Her full name was Usui Seiko, her nickname was “O-sei” from Seiko. The Usui family came from Chiba near the present Narita Airport outside downtown Tokyo. Her father was a veteran samurai who turned to business and ran a trading store in Yokohama. Seiko’s older brother was killed in Ueno during the Shogitai revolt against the Meiji. To provide Seiko with a playmate, her parents adopted an orphan from Nagasaki named Yoshi.

Seiko had an upbringing that gave her fluency in English and a bit of French. She was described as shy yet she served as Rizal’s interpreter, and accompanied him on sightseeing trips around Japan. Being a woman of “high culture,” she introduced Rizal to Japanese culture teaching him to write Japanese characters and paint in the Japanese-style.

After Rizal, she married Alfred Charlton (b. 13 August 1859 Liverpool; d. 2 November 1915) who was an English teacher in the First High School, then the Yamaguchi High School in Imaguchi, and later taught chemistry in the prestigious Gakushuin High School. He was decorated with the Japanese Order of Merit, 5th class, indicated on his tombstone.

Charlton and Seiko had a daughter named Yuriko who married the son of a senator named Yoshiharu Takiguchi. They had a son (no name) who was a Japanese diplomat assigned in Geneva.

Seiko never told anyone about her friendship with Rizal, until the 1950s when Filipino researchers tracked down her stepsister Yoshi who said Seiko collected Philippine stamps and cherished those which had Rizal’s picture. Her stamp collection and any mementos left by Rizal were destroyed during the bombing of Tokyo in 1944.
After her home in Shinjuku was destroyed, Seiko moved to Hagi, west of Yamaguchi, where she died on May 1, 1947 at the age of 80.

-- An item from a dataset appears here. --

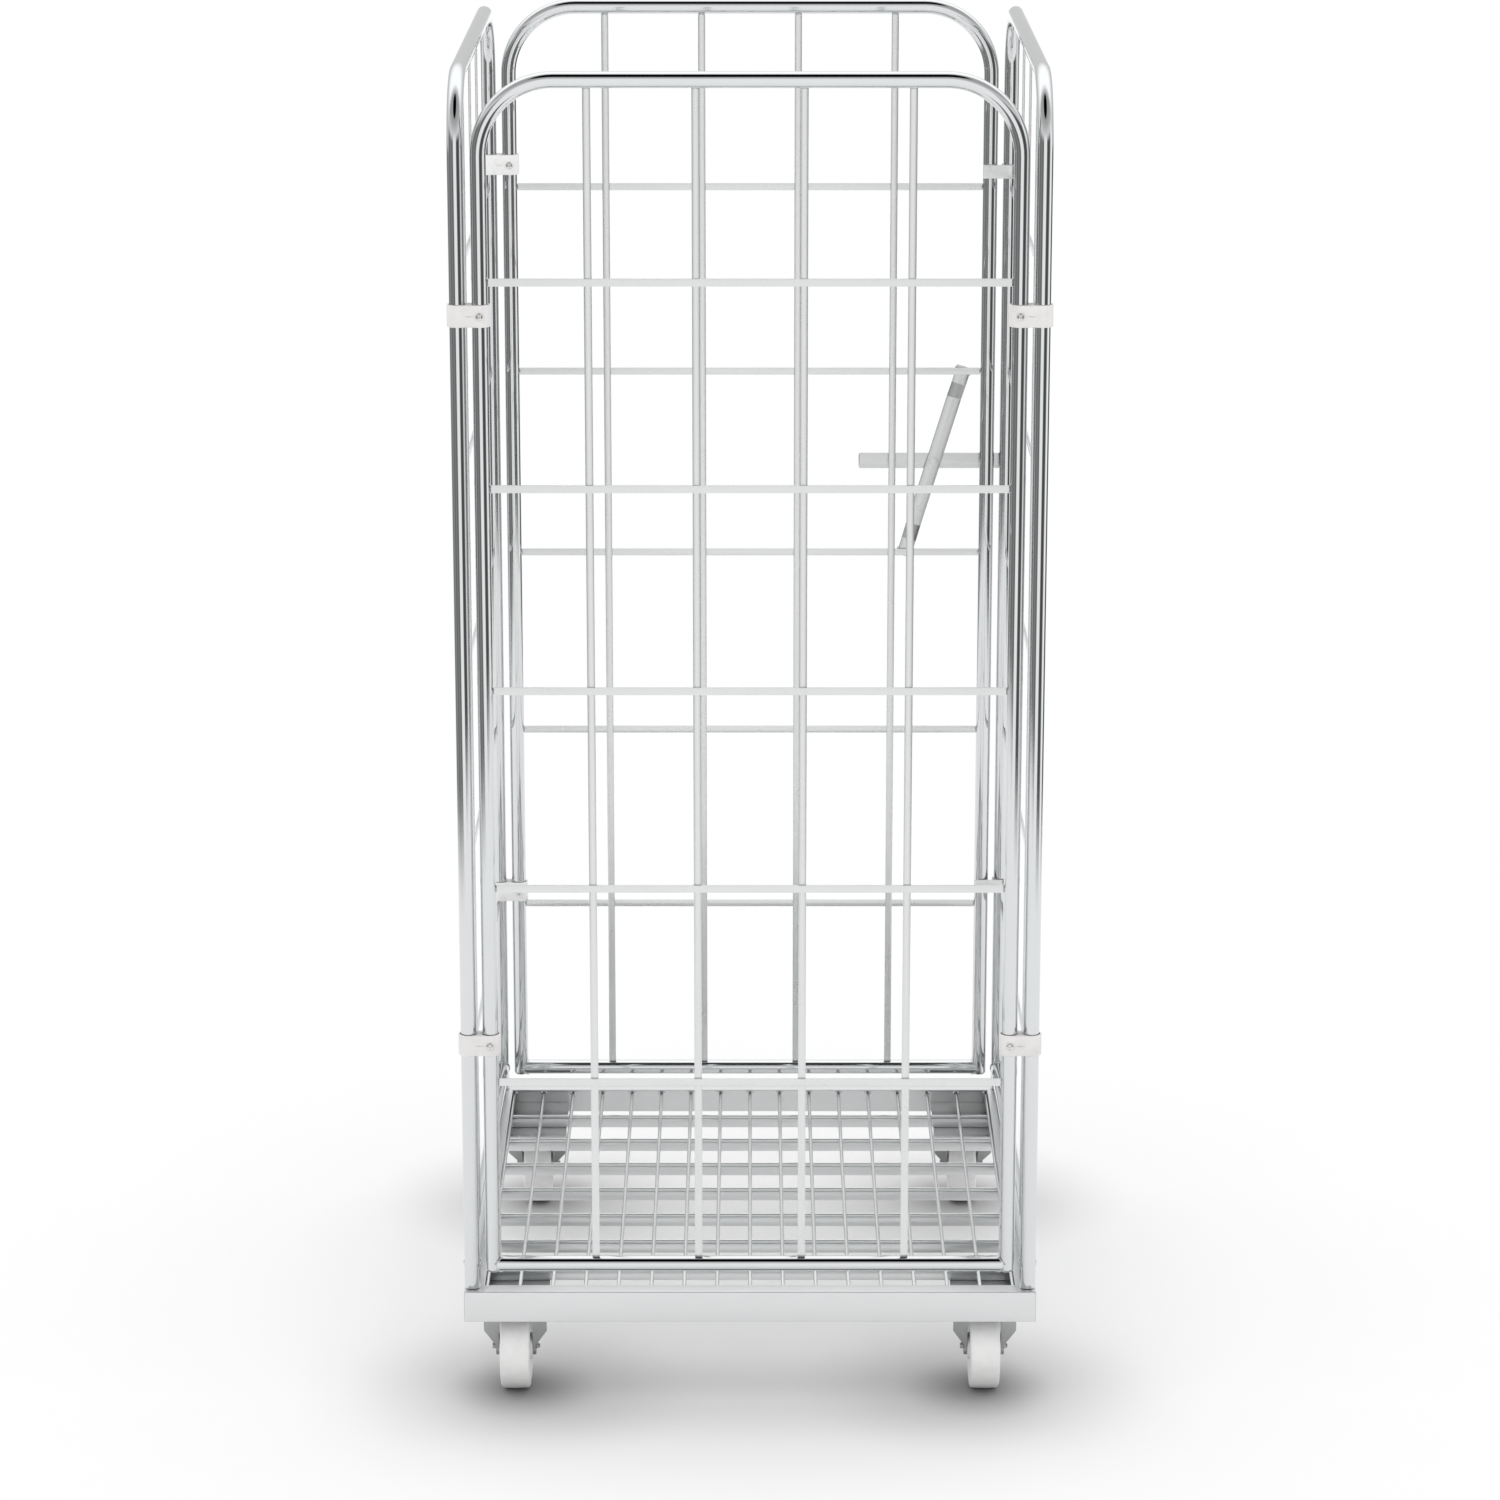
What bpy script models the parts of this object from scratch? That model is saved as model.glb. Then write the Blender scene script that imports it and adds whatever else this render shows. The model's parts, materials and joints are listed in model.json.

Seiko’s grave has a large piece of stone that has the initials “A.C” on top. The Japanese text reads “Alfred Charlton, Order of Merit 5th class, and wife Seiko.” There is a small crooked tombstone beside that of Seiko and Alfred’s that marks the grave of Usui Yoshida who was interviewed by the Filipino historians and researchers in the 1950s.
This is where the trail ends. It isn’t much to go on, but it gives us a better idea of who she was, what she was like, and perhaps helps us understand what was in her that Rizal found attractive.